Erica and I seem to be most relaxed when we have this type of schedule too.  The transition is smoothing out and our happiness is shining through more.  Change is never easy but man this was a big one! We have had not so glorious moments in the RV when the kids got really stir crazy and demanding.  How do we as parents keep the peace and make sure we lead by example? Talking to my cousin Jason yesterday he said something that summed it up perfectly, "we always have to think 20 seconds ahead of the situation".  Sounds so simple!  Erica came up with a great "20 second" plan.  She is implementing her learning from one of the parents on the facebook groups we are on called Fulltime Families. She reads a book to them on travel days.  It is so simple and the kids have responded really well to it. Yes it takes her involvement and could keep her committed for an hour or two depending on the attention span of the kids and strength of the book content.  She has read three age appropriate books to them in the last week and I have enjoyed listening to her as I drive.  I hope this will pay dividends in their reading comprehension and keep them on track as we prepare to tackle homeschooling in the fall.

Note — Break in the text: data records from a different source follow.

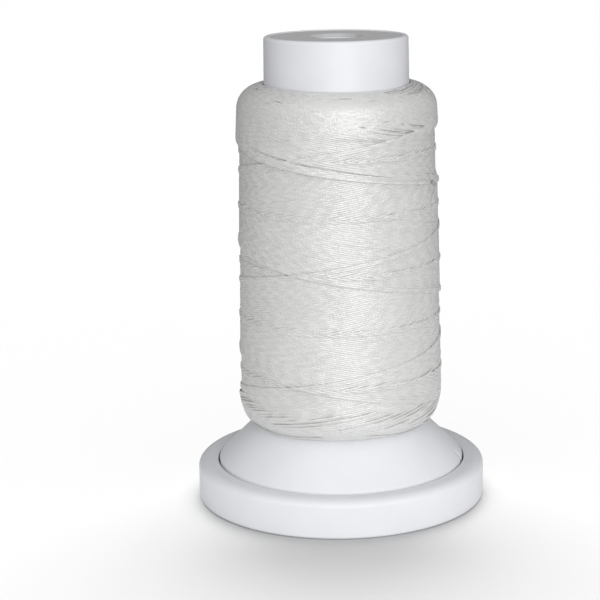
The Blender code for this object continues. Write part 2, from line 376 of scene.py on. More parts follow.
def new_material(name, roughness, cloud_scale, grain_scale):
    """A material, its node tree and shader, and its mottle, which has these scales."""
    material = bpy.data.materials.new(name)
    material.use_nodes = True
    tree = material.node_tree
    shader = tree.nodes["Principled BSDF"]
    shader.inputs["Roughness"].default_value = roughness
    place = tree.nodes.new("ShaderNodeTexCoord")
    mottle = tree.nodes.new("ShaderNodeGroup")
    mottle.node_tree = mottle_group
    mottle.inputs["Cloud Scale"].default_value = cloud_scale
    mottle.inputs["Grain Scale"].default_value = grain_scale
    tree.links.new(place.outputs["Object"], mottle.inputs["Vector"])
    return material, tree, shader, mottle


def tint(tree, shader, light, dark, mask, low, high):
    """The base colour runs from light to dark as the mask goes from low to high."""
    mix = tree.nodes.new("ShaderNodeMix")
    mix.data_type = "RGBA"
    mix.inputs["A"].default_value = (*light, 1)
    mix.inputs["B"].default_value = (*dark, 1)
    tree.links.new(remap(tree, mask, low, high, 0, 1), mix.inputs["Factor"])
    tree.links.new(mix.outputs["Result"], shader.inputs["Base Color"])


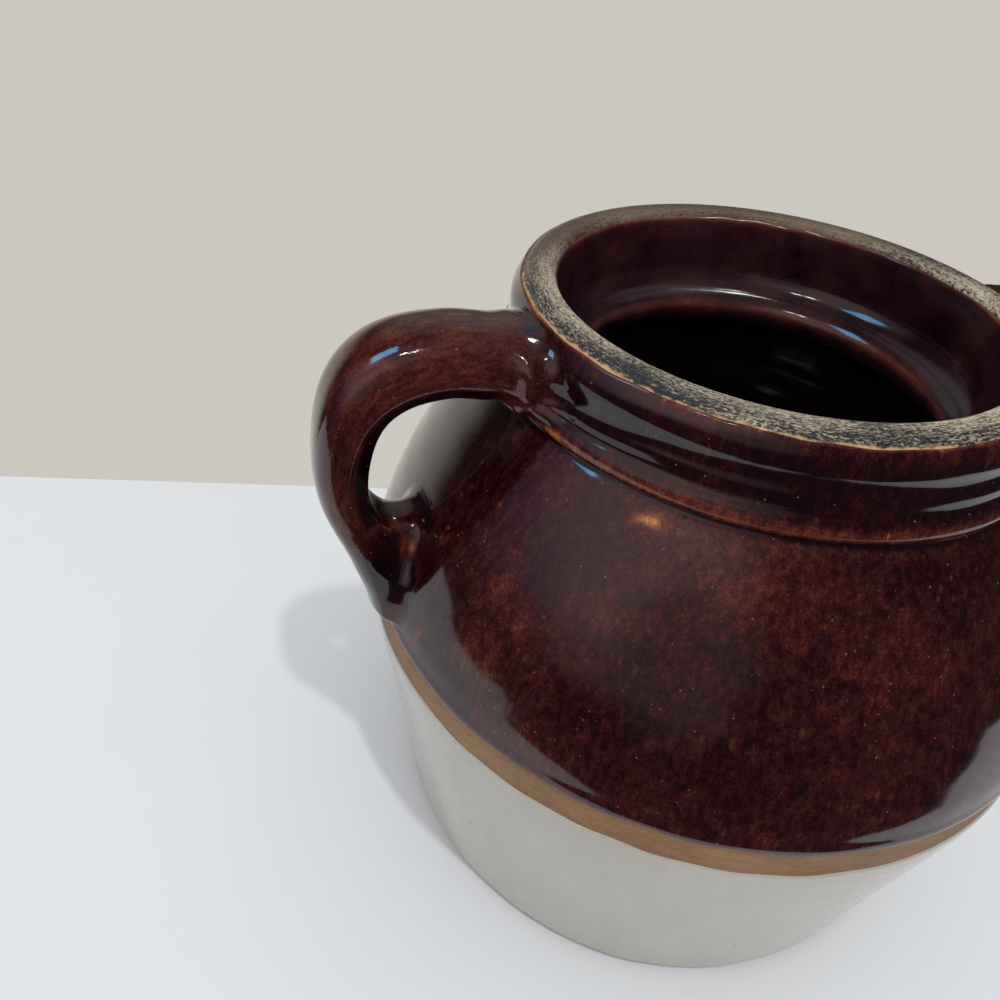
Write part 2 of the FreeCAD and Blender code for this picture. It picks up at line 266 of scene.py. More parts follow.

The reading is also taking the place of time that used to be spent on the kids using their kindles on travel days.  We have decided to remove the tablets from the kids again due to their behavior before, during and after their use (They didn't have them all last year due to behavior and we told them all year that we would give them back for our trip). I have to say that it has been the most difficult to handle Boyd's choices in behavior over Blythe's due to his personality being so much more impulsive.  What we found was that he would get off the tablet and immediately start treating Blythe badly by poking and prodding at her.  It was almost as though he was still in a game in his own head and he was having trouble regulating back down to a normal behavior.  I had epiphanies of my childhood, playing video games and then immediately trying to play Street Fighter or Mario Brothers on my unsuspecting brother.  I told Erica, I can't remember how many people I performed the "Karate Kid" on that I probably should apologise to today.  No doubt that what our kids take in from technology affects them and right now it is becoming a point of pain for our family as a whole so we will do without for a while and try again later.  I have to say that the last two days have already been tremendously better and even after I had a long heart to heart with Boyd about our decision he understood and flat out agreed with me that he still plays whatever game he turns off on the tablet with his unaware sister.  It was still sad to lose his tablet but that's life and he has moved on. We also must add that we don't miss the non-stop bartering and persistent begging that would prelude their tablet time.  It drives Erica and I to poor behavior choices and has literally made us crazy at times.  Blythe was not so understanding since she has not had near the meltdowns and behavior issues but she has had her moments too and we talked about making this decision for the whole family's benefit and she is doing ok with it.  We will focus on rewarding their good behavior and her's has been really good the last two days.  Erica softened the blow of taking the tablets away with some really cool new colored pencils too and the kids have been going crazy coloring with them.  

The choice was hard and following through hurts us too.  We long for the quiet times the tablets afford us but honestly avoiding its destruction is worth the change.  Active parenting is hard and exhausting but we will continue to commit to staying involved as best we can and communicate openly with our kids about why we make our decisions and what their roles are in them.  We will continue to use the most powerful three words in the english language, "I am sorry" when we miss our "20 second" planning windows of opportunity and have faith our two wonderfull kids will forgive us.